It has often been said that conservatives have a basically pessimistic view of idealistic schemes, while radicals of all kinds believe that they their ideologies can make the world a new and a better place. The conservative philosopher Roger Scruton here fleshes out idea out. He distances himself from what he calls "systematic pessimism" (the word pessimism actually makes relatively few appearances in this book) and he sometimes calls his attitude "scrupulous optimism" - trusting in piecemeal but organic improvements - as distinct from the "unscrupulous optimism" which entertains false hopes and which he attacks.
Unscrupulous optimism, he believes, is based on a number of fallacies (each a chapter heading) and is incapable of listening to arguments or logic. It is not confined to ideology. It is seen, for example, in the financial world, where people believe that they can go on borrowing, and deal with debts by borrowing more etc, and simply will not realize that such a system is bound to collapse. They are like speculators and gamblers who trust that their activities will succeed and who regard failure as strokes of fate for which they are not responsible and which will be compensated for by upping the ante.
Scruton regards Keynes as one of the villains in the piece (reminding us, for good measure, that he was a "flippant aesthete" and a homosexual), and has qualified good words to say about Islam's condemnation of interest, of insurance contracts, of corporations ("from a moral point of view mere fictions"), and of limited liability, "a device for evading responsibility".
He describes utopian ideologies, based on hatred of the existing world, with the actual utopia (naturally) always out of reach because of the machinations of its enemies who must therefore be invented over and over again and be destroyed; and he illustrates this convincingly with examples, especially those taken from the French Revolution, from the Soviet Union and from Islamicist terrorism.
Far less convincing is Scruton's theory that other enemies are invented simply out of envy: socialist envy of the rich, Third World envy of the West, Islamist envy of the United States - in each case Scruton says (incredibly) that the resentments have "little or nothing to do" with what the rich, the West, or the Americans actually do! Again this is then weakly qualified with the admission that "this does not mean that the Islamic radicals are never right in their accusations"; but then there will always be some abuses wherever there is freedom. He says that the modern conception of justice is in fact its opposite, when it assumes that the rich who have worked have become rich at the expense of those who have "lounged in voluntary idleness". It destroyed the old grammar schools "for the simple reason that [they] divided the successes from the failures". He is against affirmative action because the drive for equality is not compatible with liberty.
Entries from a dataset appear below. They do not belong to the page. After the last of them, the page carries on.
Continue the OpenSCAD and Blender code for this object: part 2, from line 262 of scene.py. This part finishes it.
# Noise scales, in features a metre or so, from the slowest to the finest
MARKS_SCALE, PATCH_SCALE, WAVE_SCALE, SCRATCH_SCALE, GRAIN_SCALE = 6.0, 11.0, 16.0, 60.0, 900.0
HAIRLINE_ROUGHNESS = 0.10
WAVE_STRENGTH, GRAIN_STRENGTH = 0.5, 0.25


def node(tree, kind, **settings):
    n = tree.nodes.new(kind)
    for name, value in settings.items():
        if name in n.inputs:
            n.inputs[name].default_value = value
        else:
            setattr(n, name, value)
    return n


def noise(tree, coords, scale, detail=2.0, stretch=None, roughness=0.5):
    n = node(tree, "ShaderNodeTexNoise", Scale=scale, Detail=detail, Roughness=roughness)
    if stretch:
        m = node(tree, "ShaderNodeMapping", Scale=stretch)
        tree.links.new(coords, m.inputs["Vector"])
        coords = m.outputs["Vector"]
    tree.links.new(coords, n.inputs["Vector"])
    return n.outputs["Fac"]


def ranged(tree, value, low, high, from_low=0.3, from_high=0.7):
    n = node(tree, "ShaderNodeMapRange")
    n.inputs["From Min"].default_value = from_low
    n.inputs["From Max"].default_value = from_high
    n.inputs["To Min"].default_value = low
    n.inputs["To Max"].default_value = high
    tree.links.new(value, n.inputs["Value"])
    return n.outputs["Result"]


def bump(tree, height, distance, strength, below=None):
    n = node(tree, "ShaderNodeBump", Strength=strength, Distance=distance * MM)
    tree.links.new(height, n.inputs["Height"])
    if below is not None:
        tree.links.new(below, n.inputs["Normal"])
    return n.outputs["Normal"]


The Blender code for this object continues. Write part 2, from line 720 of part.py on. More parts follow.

He extols the efficiency of the free market against the inefficiencies of central planning and bureaucratic regulations - without discussing the powers and tactics of monopolies and big business to make sure that the market is not in fact free. Many readers will agree with his extensive broadside against the European Union: its web of regulations, its unaccountabilty, its ostensible commitment to subsidiarity a mockery. True subsidiarity is not something that is conceded from and limited by the top, but arises organically from localities and is in accord with local traditions. Scruton frequently and approvingly cites Burke's defence of tradition and of the "small platoons". Throughout he is critical of all "top-down" legislation (which includes commandments validated simply by the assertion that it has been handed down by God), and he extols the common law principle of piecemeal extensions of existing law.
Next he goes for the notion of the Zeitgeist that is supposed to tell us that all our cultural manifestations betoken that we live in an Age of Progress. There may be progress in science, but there is nothing like that in the "modernism" prevalent in the arts. He judges that Picasso was a real artist but that Tracey Emin is not. (I agree, but he is not at all clear on the criteria that lead him to this judgment.) He is, however, quite clear on why he hates modernism in architecture: it is soulless and inorganic and imposed on us top-down by architects and town-planners. He sides with Prince Charles.
He is opposed to the optimism that puts its faith in multiculturalism; this, too, is imposed from the top down, and leads to tensions that are avoided by the earlier assumptions by both majorities and minorities that the latter should acculturate themselves to the prevailing culture. And of course he thinks that immigration on the scale that has been permitted militates against acculturation: "the silencing of Enoch Powell has proved more costly than any other post-war domestic policy in Britain."
Scruton's general attitudes should now be clear, and it suffices to list his other targets: "experts", especially educational ones; women's studies, gender studies, gay studies; the "delegitimization of the family" by the state, which no amount of bureaucracy-ridden social work can remedy; peace movements which teach that "to deter attack is actually to invite it"; the ready accusation that arguments warning against excessive immigration are racist, those defending traditional family structures are homophobic, those critical of certain aspects of Islam are Islamophobic.
Scruton puts forward the theory that all the deplorable fallacies he has listed were, in man's primitive tribal existence, necessary for survival, and they remain deeply rooted in humans even as they emerged from primitivity and developed societies that no longer needed mechanisms which now are positively inimical to "societies of rational beings, bound to each other by accountability, friendship and respect".
There are many sound observations in the book, but, not being of his persuasion, I think that he often goes way over the top, generalizes and exaggerates.